The Department of Art History is committed to openness and inclusion. Our research and teaching commitments are varied: faculty and students in our department study artistic practices around the globe, issues of race and ethnicity, cross-cultural exchange, gender, and histories of oppressed people’s visual expression. Our devotion to intellectual inquiry compels us to take a stand against acts of intimidation and expressions of hate, whether they use the rhetoric of xenophobia, racism, homophobia, transphobia, ableism, misogyny, antisemitism, anti-Black racism or any combination thereof. We affirm our commitment to Northwestern’s and our own department’s diverse intellectual community and to the safety of our students, faculty, and staff. We affirm solidarity with Muslims, the undocumented, and other minority and historically oppressed groups, and ask to be held accountable to those most affected by recent political events.

The faculty of the Department of Art History studies art and visual culture in their many guises.

Our methods are nearly as wide-ranging and diverse as our objects of study, yet we share a horizontal approach to scholarship. We are alert to the ways in which artworks and other artifacts are tied to near and distant cultures and locations by relations of exchange, encounter, coalition, competition, domination, performance, religion, ritual or resistance.

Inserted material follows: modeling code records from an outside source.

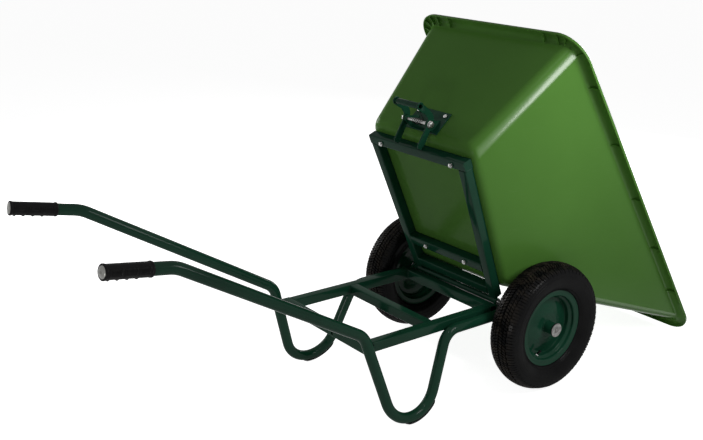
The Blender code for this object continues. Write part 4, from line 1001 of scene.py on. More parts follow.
# %% Inner tubes and valves
for word, side in SIDES:
    at_wheel = wheel_place(side)
    radial = Vector((0, math.cos(VALVE_ANGLE), math.sin(VALVE_ANGLE)))
    foot = Vector((side * VALVE_FOOT_X, 0, 0)) + radial * VALVE_FOOT_REACH
    tip = Vector((side * VALVE_TIP_X, 0, 0)) + radial * VALVE_TIP_REACH
    lean = (tip - foot).to_track_quat("X", "Z").to_matrix().to_4x4()
    at_valve = at_wheel @ Matrix.Translation(foot) @ lean
    reach = (tip - foot).length
    stem = bmesh.new()
    revolve(stem, [(0.0, 0), (0.0, VALVE_RADIUS), (0.0200, VALVE_RADIUS), (reach - 0.0110, VALVE_RADIUS),
                   (reach - 0.0104, VALVE_RADIUS - 0.0005), (reach - 0.0098, VALVE_RADIUS),
                   (reach - 0.0010, VALVE_RADIUS), (reach, VALVE_RADIUS - 0.0012), (reach, 0)],
            32, closed=False)
    bmesh.ops.transform(stem, matrix=at_wheel.inverted() @ at_valve, verts=stem.verts)
    revolve(stem, list(INNER_TUBE) + mirrored(INNER_TUBE), 72, side)
    carry(piece(f"inner_tube_valve_{word}", stem, GRIP_RUBBER, at_wheel), f"wheel_{word}", "grip_rubber",
          f"inner_tube_{word}")
    carry(turned(f"valve_metal_{word}", VALVE_NUT, 32, ZINC, at_valve), f"wheel_{word}", "zinc_steel")
print("valves fitted")

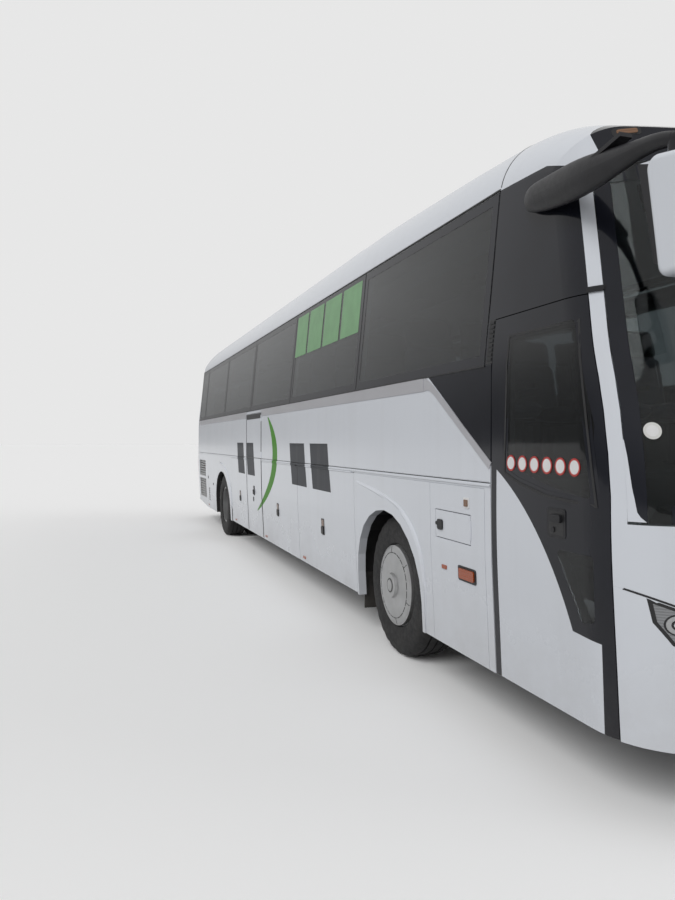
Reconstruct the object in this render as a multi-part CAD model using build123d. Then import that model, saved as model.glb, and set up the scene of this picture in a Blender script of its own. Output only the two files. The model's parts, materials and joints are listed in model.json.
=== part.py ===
from build123d import *
import math
import os

# Two-axle high-deck coach. Millimetres, +Z up, -Y forward, the entrance side is -X.
# The origin is on the ground, at the middle of the length (mirrors included) and width.
# A station is a distance behind the front axle, so what is ahead of it is negative.

# Overall sizes.
OVERALL_LENGTH = 13000
MIRROR_AHEAD = 28
FRONT_OVERHANG = 2862
WHEELBASE = 7000
OVERALL_HEIGHT = 3620
WALL = 55
GLASS = 10

# GAP is left round what opens, SEAT between pieces that sit against each other.
GAP = 5
SEAT = 0.3

# Places that follow from them.
FRONT_AXLE_Y = FRONT_OVERHANG + MIRROR_AHEAD - (OVERALL_LENGTH + MIRROR_AHEAD) / 2
REAR_REACH = OVERALL_LENGTH - FRONT_OVERHANG

# Reach of the boxes that cut pieces out of the body.
WIDE = 1400
AHEAD = -FRONT_OVERHANG - 300
BEHIND = REAR_REACH + 300
ABOVE = OVERALL_HEIGHT

# Side section: height and half width of the outer skin.
SKIRT_Z = 310
GROOVE_Z = 1310
BELT_Z = 1930
CANT_Z = 2870
CANT_HALF = 1179
SIDE_PROFILE = ((SKIRT_Z, 1238), (900, 1268), (GROOVE_Z, 1275), (BELT_Z, 1272), (CANT_Z, CANT_HALF))
LEAN = (1272 - CANT_HALF) / (CANT_Z - BELT_Z)

# Front form: height, half width, reach ahead of the front axle.
FRONT_FORM = (
    (250, 1235, FRONT_OVERHANG - 7),
    (900, 1268, FRONT_OVERHANG),
    (1310, 1275, FRONT_OVERHANG - 7),
    (1480, 1274.2, FRONT_OVERHANG - 25),
    (1660, 1273.3, FRONT_OVERHANG - 54),
    (1800, 1272.6, FRONT_OVERHANG - 85),
    (1930, 1272, FRONT_OVERHANG - 121),
    (2060, 1259.1, FRONT_OVERHANG - 165),
    (2268, 1238.6, FRONT_OVERHANG - 237),
    (3450, 1121.6, FRONT_OVERHANG - 638),
)
FORM_HEIGHTS = (250, 586, 922, 1258, 1594, 1930, 2234, 2538, 2842, 3146, 3450)
FRONT_CORNER = 380
FRONT_BOW = 2000
FRONT_BACK = 1250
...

We conduct research and train graduate and undergraduate students from a global perspective in the fields of Modern and Contemporary, African American and African Diaspora, Early Modern, Asian, Ancient Mediterranean, and Medieval art history. Our Department's comparative and cross-disciplinary orientation has contributed to the breadth and integrity of our curriculum and resulted in additional areas of strength:

These areas of focus place our program at the forefront of current debates within art history: our research and teaching are informed by critical approaches from across the humanities that put pressure on the historical presuppositions of the discipline in order to chart new areas of scholarly inquiry. At the same time, we remain committed to intensive archival research, object-based study, and rigorous methodological engagement. It is our belief that the careful scrutiny of forms, objects, and practices is not only integral to the historical analysis of particular cultural imaginaries, but also offers vital lessons for students at all levels about the reigning logics of visual production in the present and means of critiquing them.